More and more log splitters are adding special features to help them stand out from the rest, which is great for most of us. But sometimes these features aren’t exactly useful for everyone, so you’ll need to make sure you’re not paying extra for something that doesn’t really matter for you. A lot of log splitters have automatic ram return features, which means that once the log is split the ram and wedge reset without any extra effort. This helps save time, but might not be such a big deal if you only use the splitter a few times a year.
Higher end splitters tend to have more features, which can also drive up the price. Options like configurable builds or the ability to shift between horizontal and vertical splitting modes can be great, but if you’re not likely to use them then you really don’t need to put down the extra money for them.

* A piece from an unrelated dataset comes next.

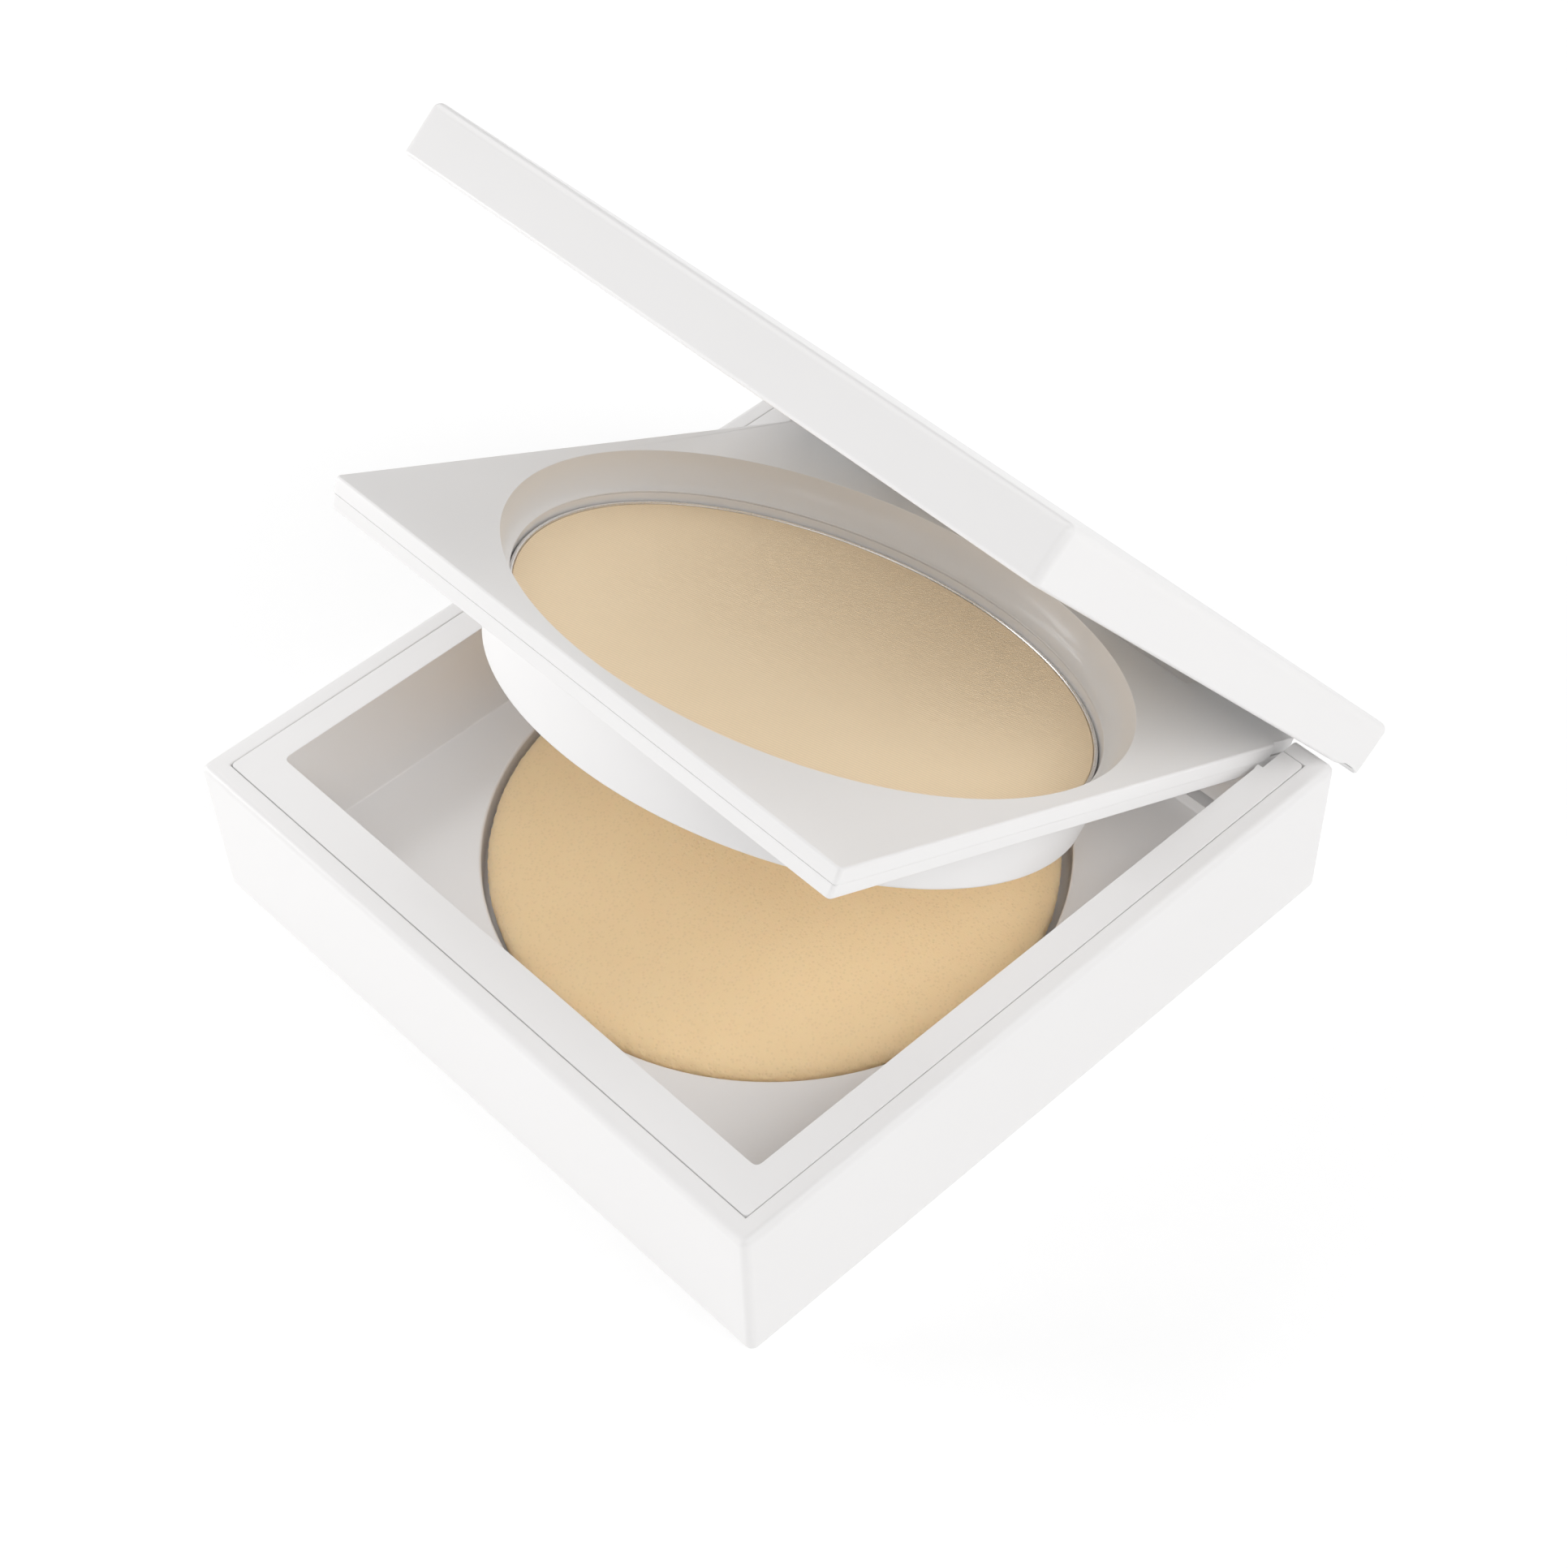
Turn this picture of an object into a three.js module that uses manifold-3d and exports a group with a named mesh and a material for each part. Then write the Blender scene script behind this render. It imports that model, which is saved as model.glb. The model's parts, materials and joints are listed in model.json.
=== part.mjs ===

My last piece of advice for you while you’re shopping for a new log splitter is to make sure you carefully consider all of the options together. Think about how much you’re going to use the machine and where you’re going to use it, so that you know what features matter most. I like to make a list of “Must Haves” and “Nice to Haves” to help me sort through what I absolutely need and what’s just not necessary. This helps to weed out models that are too much or too little, and lets me focus on comparing only the ones that really have everything I need.